**EXERCISE INSTRUCTIONS**
Up to and including the line with "heel_z = 8.8; // [8:0.1:10]", reproduce the listing below exactly, beginning at its first line.
_ _ _ _
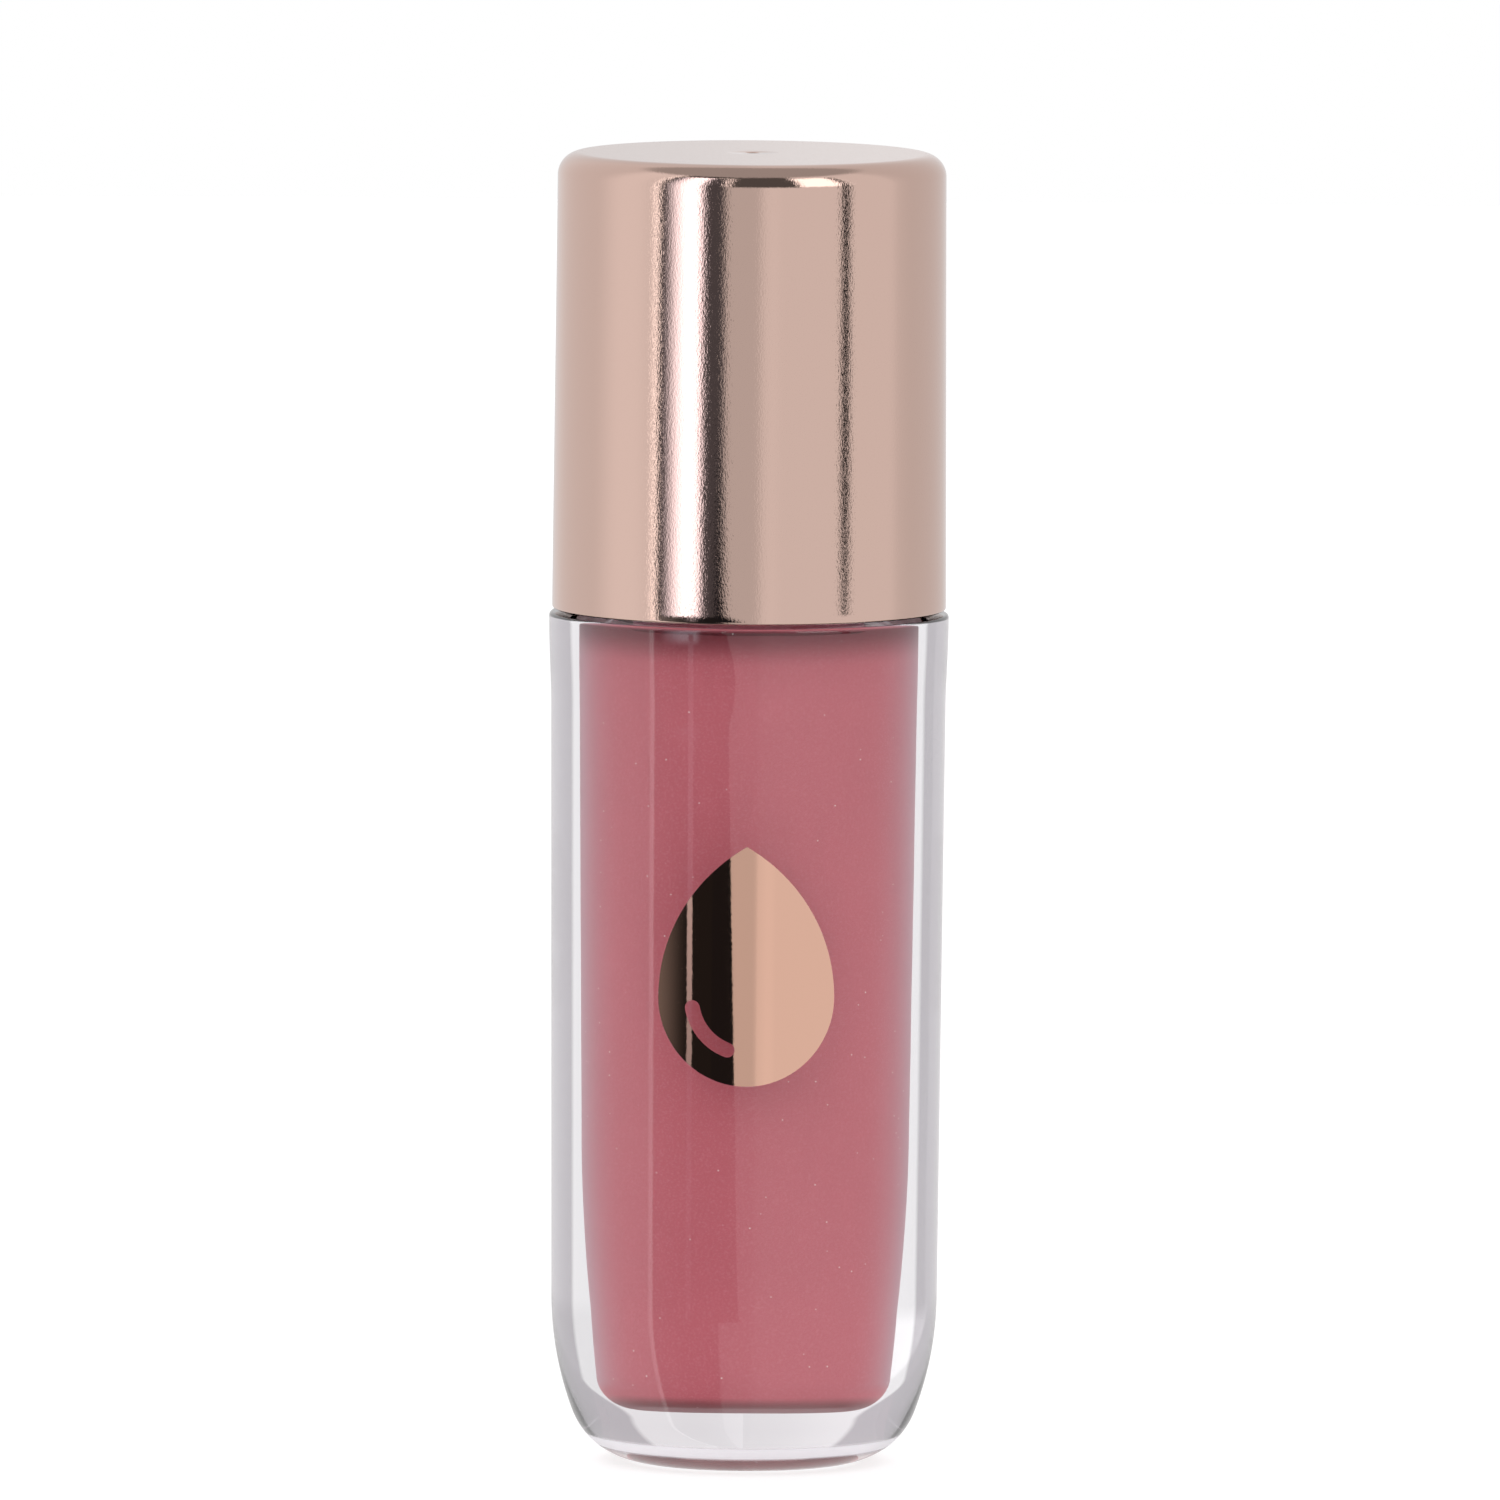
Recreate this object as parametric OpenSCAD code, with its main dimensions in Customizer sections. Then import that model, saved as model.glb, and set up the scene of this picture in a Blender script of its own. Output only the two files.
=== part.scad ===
// Lip gloss tube with a screw cap and wand applicator.
// Millimetres, +Z up, origin at the centre of the base. The front faces -Y.

/* [Bottle] */
// Outer radius of the bottle just above the rounded heel
body_base_r = 10.15; // [9.8:0.05:10.3]
// Outer radius of the bottle just under its shoulder
body_top_r = 10.4; // [10.3:0.05:11]
// How far the rim of the shoulder stands out from the wall
rim_out = 0.1; // [0.05:0.01:0.15]
// Height of the flat shoulder above the base
shoulder_z = 44.8; // [42:0.1:48]
// Radius of the flat area that the bottle stands on
foot_r = 5.2; // [4.5:0.1:6]
// Radius of the tight bend between the foot and the heel
heel_r = 4.1; // [3:0.1:4.3]
// Height at which the heel runs out into the wall
heel_z = 8.8; // [8:0.1:10]

/* [Cavity] */
// Radius of the gloss cavity just above its floor
cavity_base_r = 5.1; // [5:0.05:5.5]
// Radius of the gloss cavity where it starts to narrow towards its floor
cavity_waist_r = 5.7; // [5.6:0.05:5.8]
// Height of that point above the base
cavity_waist_z = 18; // [14:0.5:24]
// Radius of the gloss cavity under the shoulder
cavity_top_r = 5.9; // [5.85:0.05:6.2]
// Thickness of the heavy base under the gloss
floor_t = 3.9; // [3:0.1:5]
// Radius of the rounded corner around the cavity floor
cavity_corner_r = 1.4; // [0.5:0.1:2]
// Depth below the shoulder at which the cavity starts to slope in to the neck
roof_drop = 0.6; // [0.5:0.1:1]
// Level of the gloss, measured up from the start of that slope
fill_rise = 1; // [0.2:0.1:1]

/* [Neck] */
// Outer radius of the neck between the thread turns
neck_r = 6.1; // [6:0.05:6.3]
// Radius of the neck bore that the wiper sits in
neck_bore_r = 4.6; // [4.4:0.05:4.8]
// Height of the neck above the shoulder
neck_h = 9.7; // [9.5:0.1:11]
// Rise of the thread in one turn
pitch = 2.5; // [2.2:0.1:2.8]
// Turns of thread that the cap needs to come free
thread_turns = 1.25; // [1:0.25:1.5]
// How far each thread stands out from its wall
thread_h = 0.55; // [0.4:0.05:0.6]
// Radial gap between the crests of the two threads
thread_gap = 0.08; // [0.05:0.01:0.1]

/* [Cap] */
// Outer radius of the cap at its open end
cap_base_r = 10.35; // [10.2:0.05:10.5]
// Outer radius of the cap under its rounded top edge
cap_top_r = 10.2; // [10.1:0.05:10.4]
// Height of the cap
cap_h = 24; // [22:0.1:26]
// Radius of the cap's top edge
cap_edge_r = 1.2; // [0.5:0.05:1.5]
// Wall thickness of the outer cap
cap_wall = 0.9; // [0.8:0.05:1.2]
// Gap between the closed cap and the shoulder
seam = 0.2; // [0.1:0.05:0.4]

/* [Applicator] */
// Radius of the wand
rod_r = 1.95; // [1.8:0.05:2]
// Radius of the flocked tip
tip_r = 2.3; // [2.1:0.05:2.4]
// Thickness of the flocking
flock_t = 0.45; // [0.3:0.05:0.6]
// Length of the flocked tip
tip_l = 12; // [9:0.5:14]
// Gap between the tip and the cavity floor
tip_gap = 1.2; // [1:0.1:3]
// Slant of the flat face of the tip from the wand's axis
tip_slant = 22; // [15:1:30]

/* [Emblem] */
// Height of the emblem's centre above the base
emblem_z = 27.1; // [20:0.1:32]
// Radius of the drop's round end
drop_r = 4.6; // [3:0.1:5]
// Distance from the middle of the round end to the drop's point
drop_point = 8; // [7:0.1:9]
// Thickness of the foil
foil_t = 0.06; // [0.04:0.01:0.1]

/* [Hidden] */
$fn = 96;
eps = 0.01;
fit = 0.02;

// Levels up the closed tube
neck_top_z = shoulder_z + neck_h;
wiper_flange_t = 0.8;
seal_z = neck_top_z + wiper_flange_t;
seal_t = 1;
deck_z = seal_z + seal_t;
deck_t = 1.4;
cap_z = shoulder_z + seam;
cap_top_z = cap_z + cap_h;
cap_roof_z = cap_top_z - 1.2;
roof_z = shoulder_z - roof_drop;
bore_z = shoulder_z + 0.9;
fill_z = roof_z + fill_rise;
tip_z = floor_t + tip_gap;
tip_top_z = tip_z + tip_l;

// Threads
crest_w = 0.7;
flank_w = 0.45;
male_crest_r = neck_r + thread_h;
female_crest_r = male_crest_r + thread_gap;
female_root_r = female_crest_r + thread_h;
thread_start_z = shoulder_z + 3;

// Inner cap
liner_r = 9.1;
rib_count = 24;
rib_w = 0.8;
socket_r = 2.5;
socket_top_z = deck_z + 7;
tower_r = 4;

// Applicator
plug_r = socket_r;
plug_top_z = socket_top_z - 0.6;
collar_r = 3.1;
shank_r = 1.1;
shank_l = 5;
core_r = tip_r - flock_t;

// Wiper
sleeve_r = neck_bore_r - fit;
sleeve_t = 0.6;
orifice_r = rod_r + 0.05;
lip_z = shoulder_z + 0.6;
lip_top_z = shoulder_z + 3.6;

// Points along an arc from angle a0 to angle a1
function arc(x, y, r, a0, a1, n = 16) = [
    for (i = [0:n]) let (a = a0 + (a1 - a0) * i / n) [x + r * cos(a), y + r * sin(a)]
];

// Radius of the bottle's drafted wall at height z
function body_r(z) =
    body_base_r + (body_top_r - body_base_r) * (z - heel_z) / (shoulder_z - heel_z);

// The heel is a tight bend at the foot and a long bend up to the wall, tangent to each other
heel_run = body_base_r - foot_r;
heel_rise = heel_z - heel_r;
long_r = (heel_run ^ 2 + heel_rise ^ 2 - heel_r ^ 2) / (2 * (heel_run - heel_r));
meet = atan2(heel_r - heel_z, foot_r - body_base_r + long_r);

// Half outline of the bottle's outside, neck included
module bottle_outline() {
    rim_h = 0.3;
    rim_lead = 5;
    lead_z = shoulder_z - rim_h - rim_lead;
    rim_r = 0.2;
    root_r = 0.5;
    polygon(concat(
        [[0, 0]],
        arc(foot_r, heel_r, heel_r, -90, meet),
        arc(body_base_r - long_r, heel_z, long_r, meet, 0),
        [[body_r(lead_z), lead_z]],
        [[body_top_r + rim_out, shoulder_z - rim_h]],
        arc(body_top_r + rim_out - rim_r, shoulder_z - rim_r, rim_r, 0, 90, 8),
        arc(neck_r + root_r, shoulder_z + root_r, root_r, 270, 180, 8),
        arc(neck_r - 0.3, neck_top_z - 0.3, 0.3, 0, 90, 6),
        [[0, neck_top_z]]
    ));
}

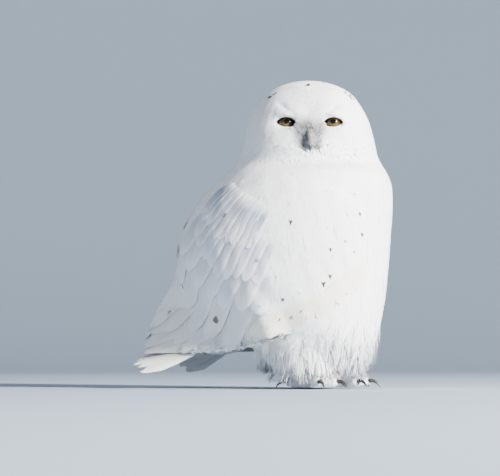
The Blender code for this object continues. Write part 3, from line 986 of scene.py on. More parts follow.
# %% Lay a group of small feathers of one kind
def lay_small(plumes, roots, kind, tint=0.0):
    """A kind gives length and half width in gaps, rows and columns, the tip and the lie."""
    if not len(roots):
        return
    gap = gap_at(roots)
    jitter = 1 + (dice.random(len(roots)) - 0.5) * 0.3
    lengths = gap * kind["long"] * jitter
    lines, normals = lines_on(hull, roots, lengths, kind["rows"], 0.12)
    along = np.linspace(0, 1, kind["rows"])[None]
    depth, sink = coat_depth(roots)[:, None], kind.get("sink", 0)
    fleck = flecks_on(lines[:, int(kind["rows"] * 0.8)]) * (sink == 0)
    level = (dice.random(len(roots)) - 0.6) * kind["loose"] - sink
    level = (level + 0.0004 * (fleck > 0))[:, None]
    lift = -depth * 0.95 * (1 - ramp(along, 0.0, kind["full"])) + level
    lift = lift + kind["proud"] * along**2 * jitter[:, None]
    wide, tip = gap * kind["wide"] * jitter, (kind["round"], kind["notch"], kind["cup"])
    points, facing = vanes(lines, normals, kind["columns"], wide, lift, *tip)
    points[..., 2] = np.maximum(points[..., 2], 0.0004)
    plumes.add(points, patches_at(roots), np.zeros(len(roots)) + tint, fleck, facing)


# %% [markdown]
# Between the eyes and round the bill the plumage is grey. The grey is partly the bristles' own
# dark and partly painted shade, such as the brow and the bill cast there. It is a wedge that is
# wide between the eyes and narrow at the bill's tip. It fades out over the small feathers beside
# it, and the white rolls below stay clear of it.


# %% The grey of the face
def bristle_tone_and_shade(a, z):
    """Greyest along the middle of a wedge that narrows down to the bill's tip.
    The grey is the bristles' own dark and painted shade.
    """
    high = ramp(z, BILL_TIP_Z + 0.006, FACE_Z + 0.004)
    beside = np.abs(a) / (0.019 + 0.018 * high)
    fade = 1 - 0.75 * ramp(z, FACE_Z - 0.006, FACE_Z + 0.012)
    return 0.86 * (1 - ramp(beside, 0.40, 1.1)) * fade


def face_tone_and_shade(places):
    """The wedge's grey on the feathers round it, down to the roll beside the bill.
    There it is partly the feathers' own grey and partly painted shade.
    """
    a, up, _ = from_head(places)
    over_roll = ramp(up - np.interp(np.abs(a), ROLL_ACROSS, ROLL_TOP), 0.002, 0.012)
    return bristle_tone_and_shade(a, places[:, 2]) * over_roll


print("grey between the eyes:", round(float(bristle_tone_and_shade(0.0, FACE_Z)), 2))

# %% [markdown]
# Each region gets its own kind. Body feathers are broad and soft with a frayed tip, head feathers
# are smaller, because their gaps are, and those of the face and toes are fine as hair.

# %% Lay the small feathers, region by region
BODY = dict(
    long=5.8, wide=1.2, rows=7, columns=5, round=0.22, notch=0.07, cup=0.04,
    full=0.32, proud=0.0002, loose=0.0003,
)  # fmt: skip
HEAD = dict(BODY, long=5.6, wide=1.15, rows=6, notch=0.08, cup=0.02, full=0.35, proud=0.0001)
FACE = dict(HEAD, long=6.2, wide=0.75, columns=3, round=0.2, notch=0.12, loose=0.0002)
FOOT = dict(
    long=4.4, wide=0.42, rows=6, columns=3, round=0.15, notch=0.2, cup=0.1,
    full=0.5, proud=0.0016, loose=0.0006,
)  # fmt: skip
UNDERLAY = dict(BODY, long=4.6, sink=0.0026)
is_head = head_share(roots) > 0.5
is_face = is_head & (from_head(roots)[2] > 0.035) & (eye_distance(roots)[0] < 0.05)
is_foot = roots[:, 2] < 0.036
coat = Plumes("coat", contour_white, 0.85)
lay_small(coat, roots[~is_head & ~is_foot], BODY)
lay_small(coat, roots[is_head & ~is_face], HEAD)
# The face's feathers carry the wedge's grey, which is partly painted shade.
face = Plumes("face", bristle_and_shade_grey, 0.85)
lay_small(face, roots[is_face], FACE, face_tone_and_shade(roots[is_face]))
lay_small(coat, roots[is_foot], FOOT)
lay_small(coat, under_wing_rows, UNDERLAY)
coat_pieces = coat.pieces() + face.pieces()

# %% [markdown]
# ## The wing, row by row
#
# On a folded wing the feathers lie like roof tiles, in rows with names. The primaries reach
# furthest back, the secondaries cover them, then the greater and the median coverts, and the
# shoulder feathers fall over all of them.
#
# Large feathers are drawn flat on a chart first, and the chart tells where each point of the
# drawing lies on the bird. On the wing's chart a place is given from front to back and by its
# height, and it is dropped onto the bird from the side. A tip that would hang past the wing's rim
# is drawn in to just outside the rim, so that it follows the wing's own outline.


# %% Charts of the wing's outer and inner face
RIM_STEP = 0.0012


def from_side(side):
    def chart(y, z):
        for step in range(18):
            for back, up in ((step, 0), (0, step), (step, step)):
                if up and z > 0.12:
                    continue
                drawn_in = y - math.copysign(back * RIM_STEP, y)
                start = Vector((side * 0.5, drawn_in, z + up * RIM_STEP))
                point, _, face, _ = hull.tree.ray_cast(start, Vector((-side, 0, 0)))
                if point and hull.normals[face].x * side > 0.15:
                    past = math.copysign(0.002 * (1 - math.exp(-back * 0.6)), y)
                    below = 0.0015 * (1 - math.exp(-up * 0.6))
                    return point + Vector((0, past, -below)), hull.normals[face]
        return hull.seen_from_side(Vector((0, y, z)), side)

    return chart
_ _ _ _
**ANSWER TO THIS TASK**
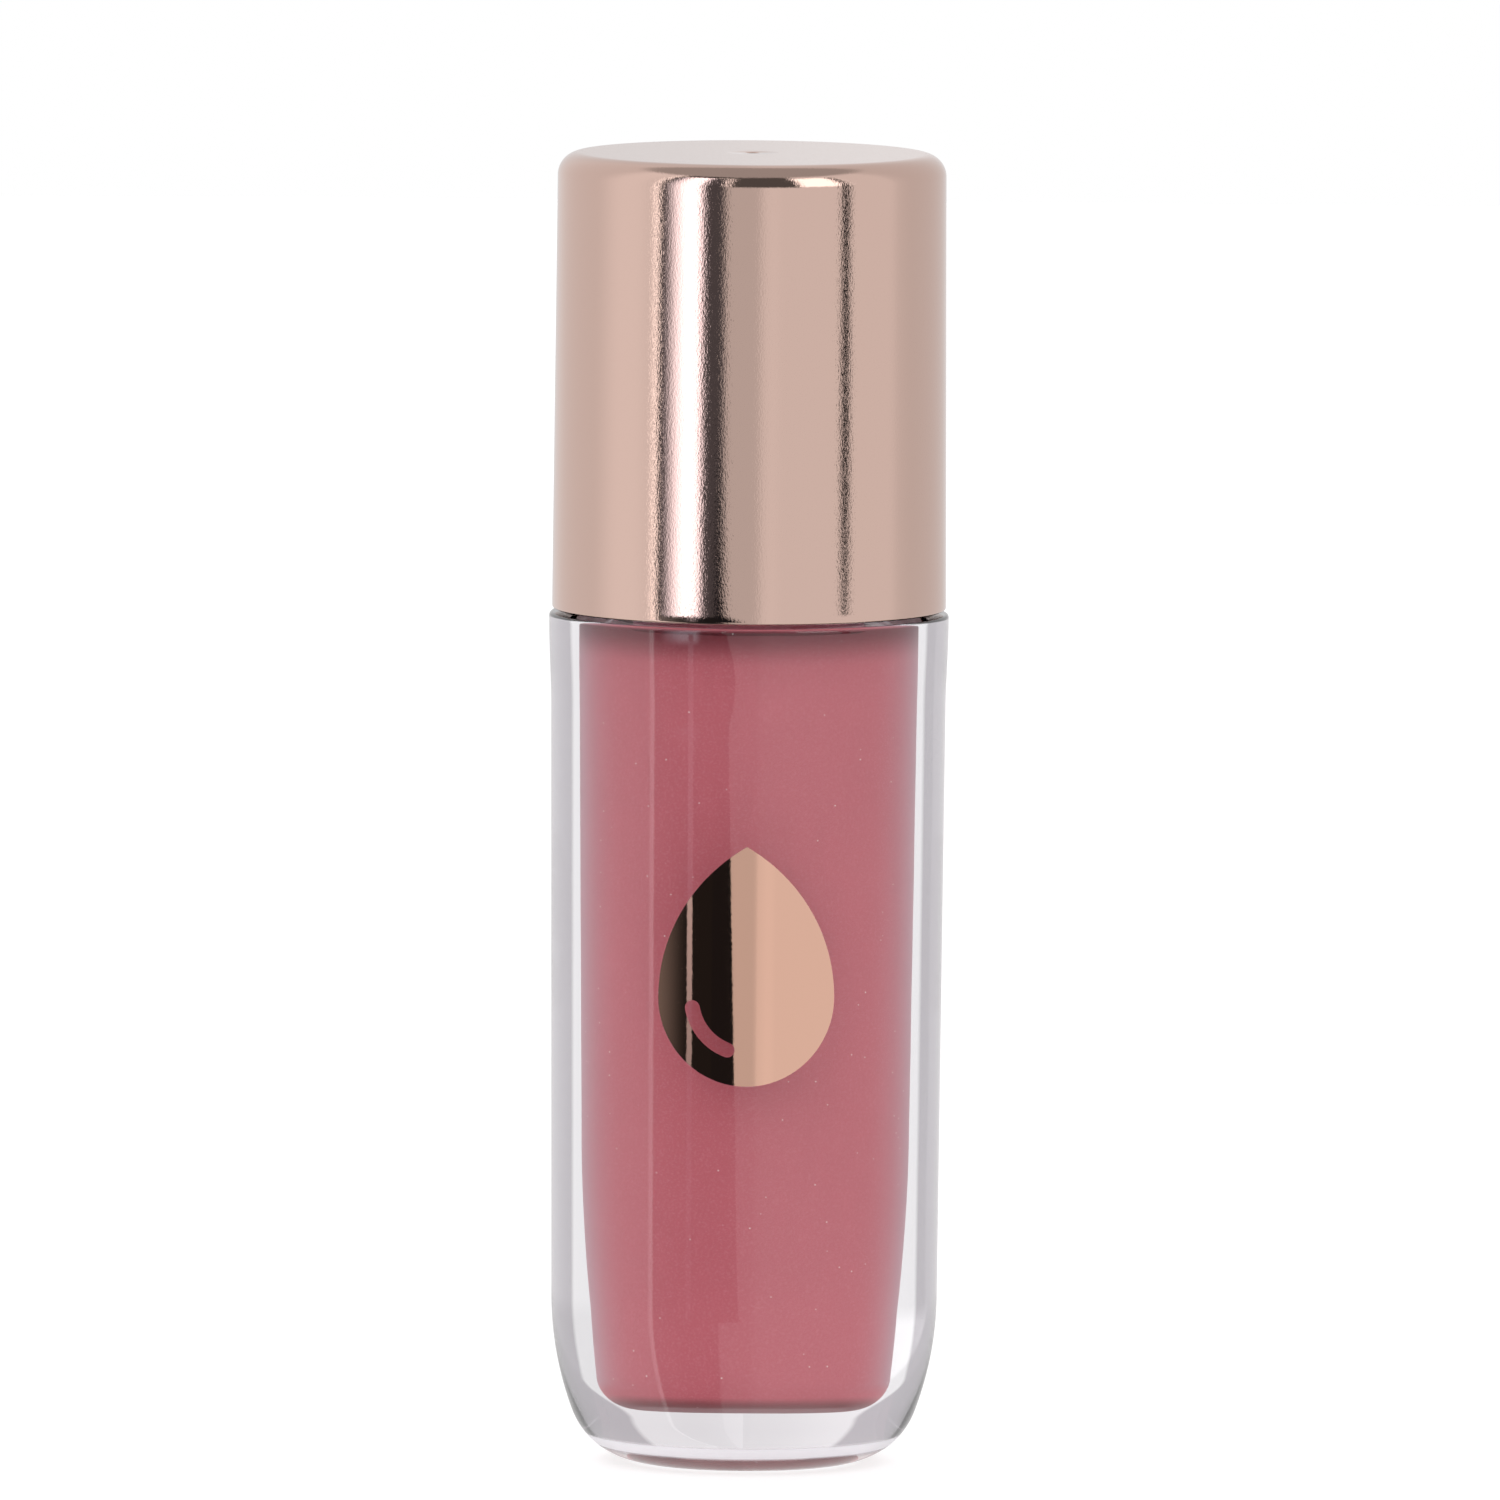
Recreate this object as parametric OpenSCAD code, with its main dimensions in Customizer sections. Then import that model, saved as model.glb, and set up the scene of this picture in a Blender script of its own. Output only the two files.
=== part.scad ===
// Lip gloss tube with a screw cap and wand applicator.
// Millimetres, +Z up, origin at the centre of the base. The front faces -Y.

/* [Bottle] */
// Outer radius of the bottle just above the rounded heel
body_base_r = 10.15; // [9.8:0.05:10.3]
// Outer radius of the bottle just under its shoulder
body_top_r = 10.4; // [10.3:0.05:11]
// How far the rim of the shoulder stands out from the wall
rim_out = 0.1; // [0.05:0.01:0.15]
// Height of the flat shoulder above the base
shoulder_z = 44.8; // [42:0.1:48]
// Radius of the flat area that the bottle stands on
foot_r = 5.2; // [4.5:0.1:6]
// Radius of the tight bend between the foot and the heel
heel_r = 4.1; // [3:0.1:4.3]
// Height at which the heel runs out into the wall
heel_z = 8.8; // [8:0.1:10]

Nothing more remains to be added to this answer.